Antecedentes pessoais: Até os 16 anos, o paciente costumava ser um rapaz bastante comunicativo,
gostava de sair com os amigos ou ficar em casa com eles vendo programas de TV, tirava notas
satisfatórias na escola. Depois, passou a ter progressivo isolamento social e emocional, falando cada
vez menos com a mãe, voltando da escola e indo direto para o quarto. Tirava notas cada vez mais
baixas, apesar de passar o dia todo no quarto, o que a mãe supostamente acreditava que seria para
estudar. Deixou de sair com amigos e ver televisão, passatempo que apreciava bastante. Em 6
meses, iniciou com agitação psicomotora, ficava andando pela casa sem motivo, hostil e agressivo
contra a mãe, quebrando objetos e falando sozinho (solilóquios, sendo comportamento sugestivo de
alucinações). Passou a dizer que estavam tramando “coisas” contra ele, mas não podia dizer quem e
nem o quê; costumava gritar palavras ofensivas toda vez que via ou ouvia os vizinhos pela janela.

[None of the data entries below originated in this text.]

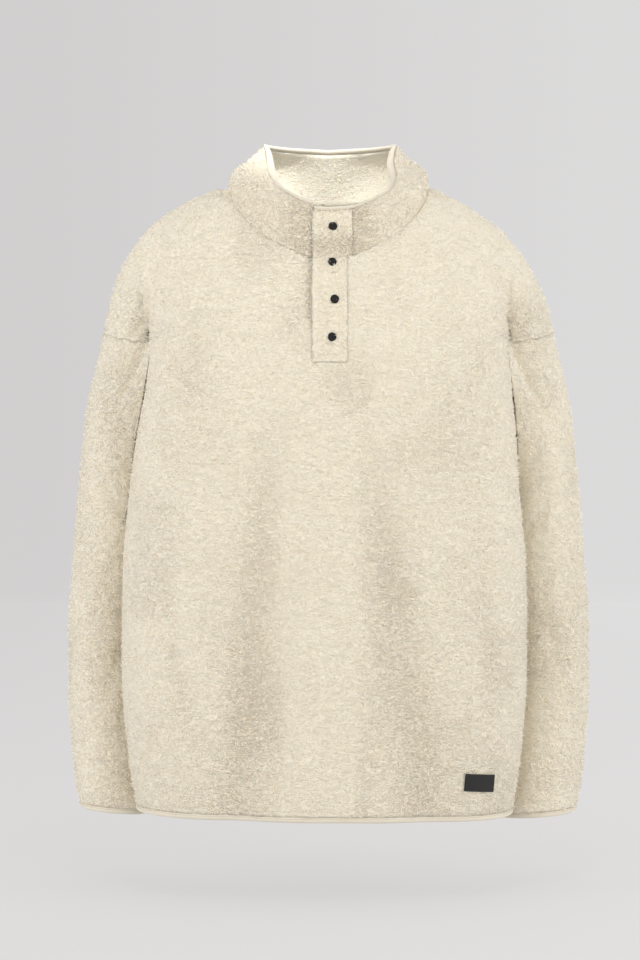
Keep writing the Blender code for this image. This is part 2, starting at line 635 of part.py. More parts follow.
def label(front):
    grid, _, _ = front
    cos, sin = math.cos(LABEL_TURN), math.sin(LABEL_TURN)
    face, normals = [], []
    for down in (1, 0, -1):
        row, row_normals = [], []
        for across in (-1, -0.33, 0.33, 1):
            x, z = across * LABEL_HALF[0], down * LABEL_HALF[1]
            place, normal = on_face(grid, LABEL_AT[0] + x * cos - z * sin, LABEL_AT[1] + x * sin + z * cos)
            row.append(place + normal * (LABEL_THICK + 3 * SEAM))
            row_normals.append(normal)
        face.append(row)
        normals.append(row_normals)
    wall("label", np.array(face), unit(np.array(normals)), LABEL_THICK, BLACK_WEAVE)


def edge_binding(name, edge, outward):
    """A band right below a hem or cuff, all round."""
    down = np.array((0, 0, -1.0))
    level = unit(outward * (1, 1, 0))
    upper = edge + down * SEAM - level * BINDING_INSET
    lower = upper + down * BINDING_HEIGHT
    wall(name, np.array([upper, lower]), np.array([level, level]), BINDING_THICK, KNIT_BINDING, ring=True)


def placket(name, right, left, left_on_collar, bottom, offset):
    face = strip_face(right, left, left_on_collar, bottom, COLLAR_LEVELS[1:])
    normals = grid_normals(face, 1)
    face = face + normals * offset
    wall(name, face, normals, CLOTH, FLEECE)
    return face


def collar_binding(panels):
    """The band on the collar's top: over the placket strip, then round to the placket's right side."""
    levels = (COLLAR_CLOTH_TOP + BINDING_SPACE, 1.0)
    strip = strip_face(
        PLACKET_RIGHT + FREE_EDGE_SPACE, PLACKET_LEFT, COLLAR_END_LEFT - SEAM, PLACKET_BOTTOM, levels
    )[-len(levels) :]
    round_neck = collar_face(panels, levels)
    face = np.concatenate([strip[:, :-1], round_neck], axis=1)
    normals = collar_normals(face)
    proud = np.full(face.shape[1], -BINDING_INSET)
    proud[:STRIP_CELLS] = STRIP_PROUD
    wall("collar_binding", face + normals * proud[:, None], normals, BINDING_THICK, KNIT_BINDING)


def build():
    for old in list(bpy.data.objects):
        bpy.data.objects.remove(old, do_unlink=True)
    panels = {side: panel(side) for side in (FRONT, BACK)}
    for side, name in ((FRONT, "front"), (BACK, "back")):
        points, normals, cells = panels[side]
        wall(name, points, normals, CLOTH, FLEECE, cells=cells)
    for sign, name in ((1, "left"), (-1, "right")):
        grid, normals = sleeve(panels, sign)
        wall(f"sleeve_{name}", grid, normals, CLOTH, FLEECE, ring=True)
        edge_binding(f"cuff_binding_{name}", grid[-1], normals[-1])
    hem = [np.concatenate([panels[FRONT][i][-1], panels[BACK][i][-1, ::-1]]) for i in (0, 1)]
    edge_binding("hem_binding", *hem)
    face = collar_face(panels, COLLAR_LEVELS)
    wall("collar", face, collar_normals(face), CLOTH, FLEECE)
    upper = placket(
        "placket_upper", PLACKET_RIGHT + FREE_EDGE_SPACE, PLACKET_LEFT - SEAM,
        COLLAR_END_LEFT - 3 * SEAM, PLACKET_BOTTOM - SEAM, STRIP_PROUD,
    )
    placket(
        "placket_under", UNDERLAP_RIGHT, UNDERLAP_LEFT, UNDERLAP_LEFT, UNDERLAP_BOTTOM,
        -CLOTH - 3 * SEAM,
    )
    collar_binding(panels)
    for number, (x, z) in enumerate(zip(SNAPS["x"], SNAPS["z"]), start=1):
        snap(f"snap_{number}", *on_face(upper, x, z))
    label(panels[FRONT])


build()
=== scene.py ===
"""Sherpa fleece pullover, filled out as worn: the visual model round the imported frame.

Metres, +Z up, +Y to the back, +X to the wearer's left. Heights are drops below the neck point. Every
cloth piece is a thin closed shell on the same form as its solid, with a nap pressed into its outer
face, finer creases, and separate bindings, snaps and label.
"""

import math
import bpy
import numpy as np
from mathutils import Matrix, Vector


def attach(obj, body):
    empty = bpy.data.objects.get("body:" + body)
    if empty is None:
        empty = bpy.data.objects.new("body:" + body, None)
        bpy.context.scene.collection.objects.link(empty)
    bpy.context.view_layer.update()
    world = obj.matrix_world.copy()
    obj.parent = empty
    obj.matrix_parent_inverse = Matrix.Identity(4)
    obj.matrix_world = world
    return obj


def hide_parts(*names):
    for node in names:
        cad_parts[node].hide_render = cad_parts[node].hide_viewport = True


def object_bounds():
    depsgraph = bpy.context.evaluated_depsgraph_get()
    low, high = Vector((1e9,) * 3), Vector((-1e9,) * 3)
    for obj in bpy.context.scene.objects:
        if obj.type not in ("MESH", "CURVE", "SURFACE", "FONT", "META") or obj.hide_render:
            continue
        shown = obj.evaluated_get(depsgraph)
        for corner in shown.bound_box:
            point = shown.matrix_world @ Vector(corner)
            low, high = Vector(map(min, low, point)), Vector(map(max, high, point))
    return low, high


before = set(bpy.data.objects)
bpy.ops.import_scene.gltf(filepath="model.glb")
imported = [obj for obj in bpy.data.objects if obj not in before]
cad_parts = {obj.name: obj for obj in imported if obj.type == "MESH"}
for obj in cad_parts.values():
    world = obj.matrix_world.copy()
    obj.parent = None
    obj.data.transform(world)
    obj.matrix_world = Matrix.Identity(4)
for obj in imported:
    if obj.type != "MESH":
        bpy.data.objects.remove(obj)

CAD_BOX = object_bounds()

CLOTH, SEAM = 0.004, 0.0003
FRONT, BACK = -1, 1

NECK_HALF, NECK_TOP, NECK_RISE = 0.113, -0.004, 0.001
FRONT_NECK_DROP, FRONT_NECK_CURVE = 0.0835, 1.65
BACK_NECK_DROP, BACK_NECK_FLAT = 0.008, 0.0125
NECK_MIDDLE_Y, NECK_DEEP = -0.010, 0.095
SHOULDER_END, FOLD_DROP = 0.154, 0.170
FOLD_X = {FRONT: 0.200, BACK: 0.168}
UNDERARM, SIDE_Y, SHOULDER_Y = 0.270, 0.010, 0.030
HEM = 0.696
PLACKET_RIGHT, PLACKET_LEFT, PLACKET_BOTTOM = -0.0177, 0.0192, 0.1974
COLLAR_END_LEFT, STRIP_PROUD, FREE_EDGE_SPACE = 0.0255, 0.0010, 0.0010
UNDERLAP_RIGHT, UNDERLAP_LEFT, UNDERLAP_BOTTOM = -0.0260, 0.0140, 0.190
COLLAR_CLOTH_TOP, COLLAR_LIFT = 0.90, 0.85
BINDING_HEIGHT, BINDING_THICK, BINDING_INSET = 0.0062, 0.0030, 0.0005
LABEL_HALF, LABEL_THICK = (0.0165, 0.0095), 0.0010
LABEL_AT, LABEL_TURN = (0.1655, -0.660), math.radians(-5)
TORSO_POWER, FALL_AWAY, FOLD_RISE = 2.667, 1.5, 0.008
PARTED, ARMPIT_ROUND = (0.080, 0.165), (0.030, 0.004)
LEAN, LEAN_FROM, LEAN_OVER = -0.005, 0.200, 0.150
LEFT_FALL, LEFT_FALL_FROM, LEFT_FALL_OVER, LEFT_FALL_DROPS = 0.0135, 0.105, 0.045, (0.005, 0.155)
HEM_SLOPE, HEM_SLOPE_FROM = 0.011, 0.540
CUFF_DROP, CUFF_TILT = {-1: 0.7045, 1: 0.709}, 0.003
UNDERARM_TURN, TUBE_FROM, TORSO_CLEARANCE = 170, 0.22, 0.008

SHOULDER_ROWS = (-0.004, 0.004, 0.014, 0.027, 0.043, 0.060, 0.0735, 0.0805, 0.100, 0.120, 0.138)
FOLD_STEPS, UNDERARM_STEPS = 5, 6
SIDE_ROWS = (0.310, 0.360, 0.420, 0.480, 0.540, 0.600, 0.650, HEM)
BACK_NECK_X = (0.113, 0.099, 0.080, 0.056, 0.030, BACK_NECK_FLAT)
ARMHOLE_FIRST = len(SHOULDER_ROWS)
ARMHOLE_LAST = ARMHOLE_FIRST + FOLD_STEPS + UNDERARM_STEPS
FRONT_NECK_LAST = 7
PLACKET_LAST = ARMHOLE_FIRST + FOLD_STEPS + 1
LEVEL_FIRST = ARMHOLE_LAST + 1

HALF_CELLS = 98  # fine cells across each half of a panel
MIDDLE_CELLS = 12  # and across the placket's width
STRIP_CELLS = 14  # across a placket strip
STRIP_BODY_CELLS = 52  # along a strip, below the collar
SLEEVE_CELLS = 212  # along a sleeve


def table(names, *rows):
    return dict(zip(names.split(), np.array(rows, float).T))


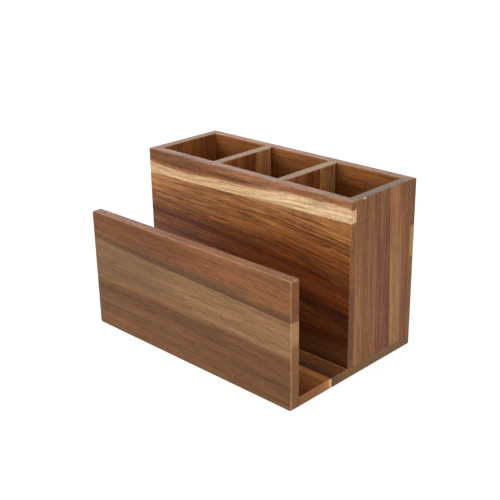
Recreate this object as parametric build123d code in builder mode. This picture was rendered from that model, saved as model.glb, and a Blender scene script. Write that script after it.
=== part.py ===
"""Wooden utensil caddy: three utensil cells behind an open slot for napkins or plates.

Every board is glued up from staves, and each stave is a piece of its own. Millimetres, +Z up,
+X along the boards' length, +Y towards the back, origin at the middle of the underside.
"""

from build123d import *
from math import sqrt
import os

# Outside of the caddy
caddy_width = 254.0
caddy_height = 163.0
panel_height = 117.0

# Boards
panel_thickness = 10.0
base_thickness = 10.0
wall_thickness = 10.0
side_thickness = 10.0
divider_thickness = 10.0

# Clear spaces between the boards
slot_width = 64.0
cell_depth = 71.0
cell_count = 3

# Worked edges and ends
eased_edge = 1.0
corner_rabbet = 3.5  # how far the sides reach into the ends of both walls
foot_radius = 2.5  # along the lower corners of the panel and the base
divider_chamfer = 1.8

# Widths of the narrow staves. The widest stave of each board takes up the rest.
panel_upper_stave_left = 26.5
panel_upper_stave_right = 36.6
front_top_stave_left = 25.0
front_top_stave_right = 18.8
front_bottom_stave = 29.6
back_top_stave = 42.5
back_middle_stave = 30.5
base_front_stave = 42.0
base_rear_stave = 56.5
right_rear_stave_bottom = 21.7
right_rear_stave_top = 28.7
left_rear_stave = 14.0
divider_rear_stave = 25.0

# Dowels: the short end sits in the face of one board, the long end in the edge of the other
dowel_diameter = 5.0
dowel_glue_gap = 0.05
dowel_short_end = 5.5
dowel_long_end = 13.0
dowel_end_chamfer = 0.6
bore_end_room = 0.5
corner_bore_floor = 2.0  # wood left in front of the corner dowels
dowel_end_distance = 22.0
side_dowel_end_distance = 17.0
panel_dowel_count = 4
wall_dowel_count = 4
side_dowel_count = 2
corner_dowel_count = 3
divider_dowel_count = 2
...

Apresentou uso de Cannabis esporadicamente (2 a 3 cigarros por mês), desde aproximadamente os
15 anos, tendo parado há alguns meses antes desse quadro, já que não saía mais de casa, nem ia
para a escola. Após passagem por um serviço de pronto-atendimento, foi encaminhado a um CAPS
Infantojuvenil (CAPS IJ) e diagnosticado com quadro de esquizofrenia, mas não seguiu o tratamento.

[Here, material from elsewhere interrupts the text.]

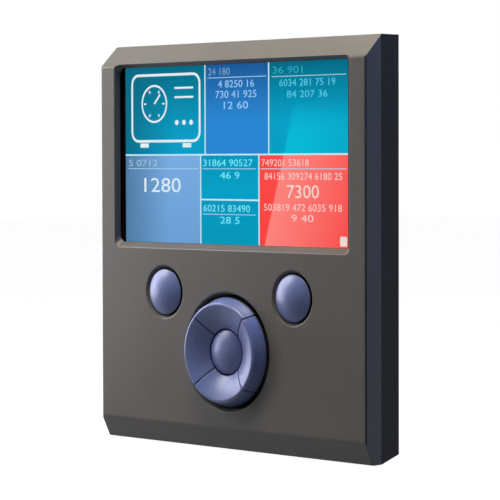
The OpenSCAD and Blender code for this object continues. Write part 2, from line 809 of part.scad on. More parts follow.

Teve sua primeira internação com 16 anos (2 meses após piora do quadro), na ala psiquiátrica de um
hospital universitário, tendo sido hospitalizado por 3 meses, com remissão parcial dos sintomas:
continuava ouvindo vozes que comentavam seu comportamento e o xingavam, acreditava que seus
vizinhos estavam tirando seu pensamento de sua cabeça mesmo a distância (delírios de roubo de
pensamento). Na alta, foi novamente encaminhado para o CAPS IJ, mas não chegou a ir ao serviço.
Depois de 1 ano, apresentou nova crise aos 17 anos, sendo novamente internado e então
encaminhado para um CAPS III Adulto (já que completaria 18 anos em pouco tempo). Sabe-se que
aderiu ao tratamento no novo CAPS por alguns meses, tendo até arranjado emprego em um
supermercado, voltado a se relacionar com amigos e pensado em terminar o Ensino Médio. Foi
internado, em junho de 2015, na Enfermaria de Saúde Mental. Havia parado a medicação há 2
meses. Em todas as internações, apresentava quadro semelhante ao da primeira crise, melhorando
dos sintomas com o uso de medicação adequada.
Discussão do caso
Desde sua entrada na enfermaria, a equipe do CAPS de referência participou ativamente das
tomadas de decisões e construção da proposta terapêutica, sendo que essa participação é de
extrema importância para a manutenção do vínculo e adesão do paciente e sua mãe no tratamento
proposto. O psicólogo, além dos atendimentos individuais realizados com o paciente, também foi o
responsável por estabelecer esse contato com o CAPS, que possibilitou a articulação de cuidados na
Rede de Saúde Mental.
Nas crises, os pacientes costumam ficar agressivos e apresentar riscos a si mesmos e a outras
pessoas, principalmente se associados a delírios persecutórios, alucinações proeminentes e uso de
drogas. A confusão mental, a desorganização psíquica e a agitação graves podem ser fatores de
indicação de observação ou internação em ambientes protegidos (CAPS ou unidades psiquiátricas) e
a falta de suporte familiar costuma requerer um cuidado mais próximo. Alguns CAPS dispõem de
leitos de observação integral (24 h), além de atividades desenvolvidas durante o período diurno. Os
leitos de observação psiquiátrica (tanto para internações breves ou mais prolongadas) em hospital
geral contam com equipe multiprofissional ao longo do dia. Entretanto, a descontinuação do
tratamento acaba promovendo o retorno dos sintomas e a emergência de novas crises. Em torno de
75% dos pacientes que abandonam a medicação apresentam piora dos sintomas no curso de 1 ano
(Liu-Seifert e Kinon, 2005).
REFERÊNCIAS:
Baptista, M. N., & Dias, R. R. (2018). Psicologia hospitalar: teoria, aplicações e casos clínicos. 3ª
edição. Rio de Janeiro: Guanabara Koogan. 340 p.